>> start MATERIAL TO PROCESS

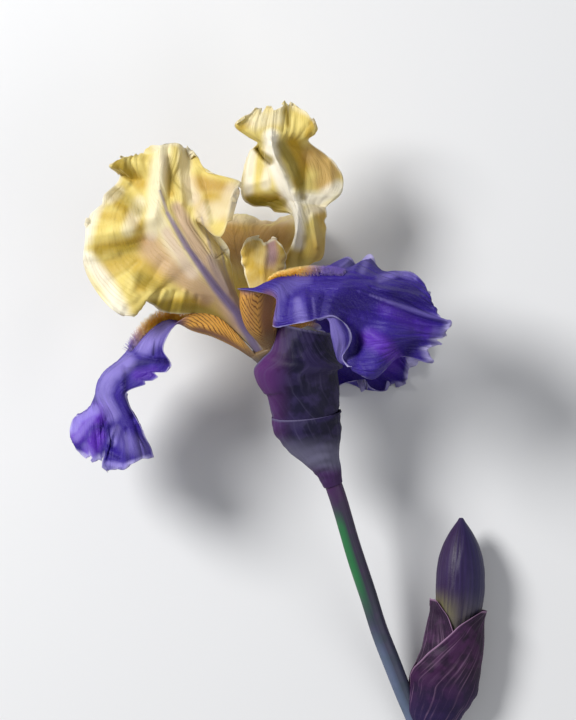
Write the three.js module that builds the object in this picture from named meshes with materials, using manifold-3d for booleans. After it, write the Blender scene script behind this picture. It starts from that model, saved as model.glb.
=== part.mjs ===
// A bearded iris flower on its cut stem, with one side bud, lying on a table.
// Millimetres, +Z up. Petals and stem are written from the heart of the flower, the point where the six
// petals leave the tube: x to the right, y towards the flower's top, z up from the table.
import * as THREE from "three";
import { mergeVertices } from "three/addons/utils/BufferGeometryUtils.js";
import Module from "manifold-3d";

const wasm = await Module();
wasm.setup();

// Where the heart stands over the middle of the part's footprint, and how high it is carried.
const HEART = new THREE.Vector3(-5.4, 41.2, 50);
const PETAL = 0.8;
const BRACT = 0.8;
const BEARD_GAP = 0.6;

// The flower's own axis: the stem leans, so the flower points up and to the left.
const AXIS = new THREE.Vector3(-0.42, 0.9, 0.1).normalize();
const ASIDE = new THREE.Vector3(0.9, 0.42, 0).normalize();
const TOWARDS = new THREE.Vector3().crossVectors(ASIDE, AXIS).normalize();

const COLOURS = {
  standard: [0xe3c860, 0.55],
  fall: [0x4a2f9e, 0.5],
  beard: [0xd9881c, 0.8],
  style: [0xe8cf6e, 0.5],
  anther: [0xf0e6b8, 0.7],
  tube: [0x6d6a72, 0.55],
  bract: [0x5d3a66, 0.6],
  bud: [0x4b2f74, 0.5],
  stem: [0x4f7a52, 0.55],
};

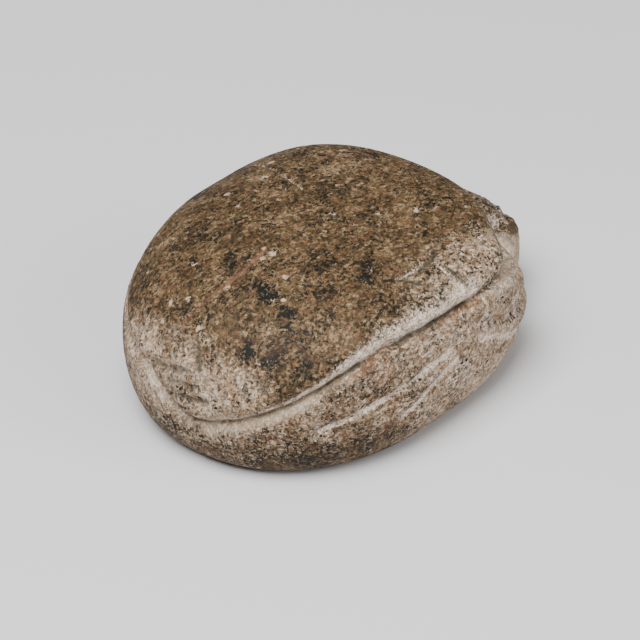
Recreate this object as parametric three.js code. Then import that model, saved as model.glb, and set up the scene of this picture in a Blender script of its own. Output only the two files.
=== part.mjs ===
// Scarab amulet: a beetle carved from one pebble of speckled stone.
// Millimetres, +Z up. The head points along +X, the left side along +Y, and the flat underside lies on Z = 0.
// The stone is one closed surface. form() says which points are inside the uncarved pebble with its head,
// and carving() says how deep the carver's grooves go below that surface.

import * as THREE from "three";

// Whole stone
const LENGTH = 48;
const WIDTH = 34.5;
const HEIGHT = 18.5;

// Body: an oval that is round at the tail and squarer at the shoulders
const TAIL_REACH = 20;
const FRONT_REACH = 20.4;
const BODY_X = TAIL_REACH - LENGTH / 2;
const TAIL_POWER = { right: 2.25, left: 1.97 };
const FRONT_POWER = 3.15;

// Side view: rounded foot, widest at the girth, steep flank and low back
const GIRTH_Z = 7.5;
const FOOT_INSET = 0.2;
const FLANK_TUCK = 0.05;
const BACK_RISE = 3.2;
const BACK_SPREAD = 3.1;
const FRONT_FULLNESS = 0.7;
const CREST_SHIFT = 2.3;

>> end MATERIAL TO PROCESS

▶ PROBLEM REQUIREMENTS:
Please print the lines from the start of the records up to and including the line with "const TOWARDS = new", copying each one exactly and leaving out the rest.

▶ FULL SOLUTION:
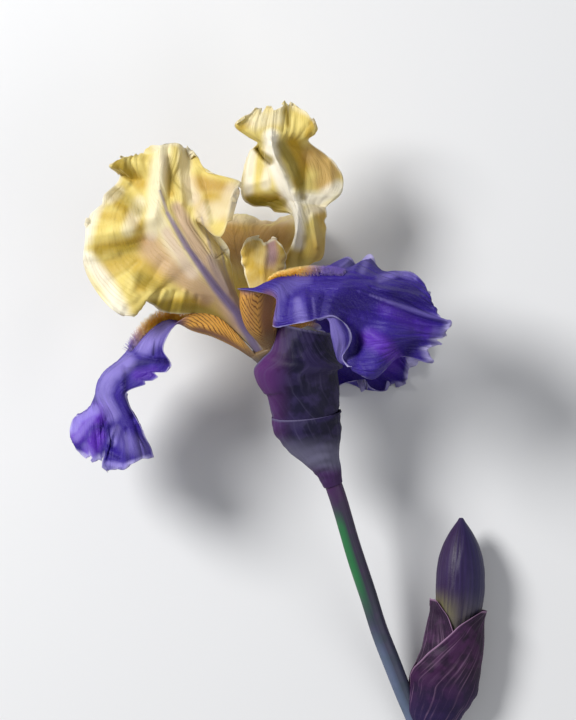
Write the three.js module that builds the object in this picture from named meshes with materials, using manifold-3d for booleans. After it, write the Blender scene script behind this picture. It starts from that model, saved as model.glb.
=== part.mjs ===
// A bearded iris flower on its cut stem, with one side bud, lying on a table.
// Millimetres, +Z up. Petals and stem are written from the heart of the flower, the point where the six
// petals leave the tube: x to the right, y towards the flower's top, z up from the table.
import * as THREE from "three";
import { mergeVertices } from "three/addons/utils/BufferGeometryUtils.js";
import Module from "manifold-3d";

const wasm = await Module();
wasm.setup();

// Where the heart stands over the middle of the part's footprint, and how high it is carried.
const HEART = new THREE.Vector3(-5.4, 41.2, 50);
const PETAL = 0.8;
const BRACT = 0.8;
const BEARD_GAP = 0.6;

// The flower's own axis: the stem leans, so the flower points up and to the left.
const AXIS = new THREE.Vector3(-0.42, 0.9, 0.1).normalize();
const ASIDE = new THREE.Vector3(0.9, 0.42, 0).normalize();
const TOWARDS = new THREE.Vector3().crossVectors(ASIDE, AXIS).normalize();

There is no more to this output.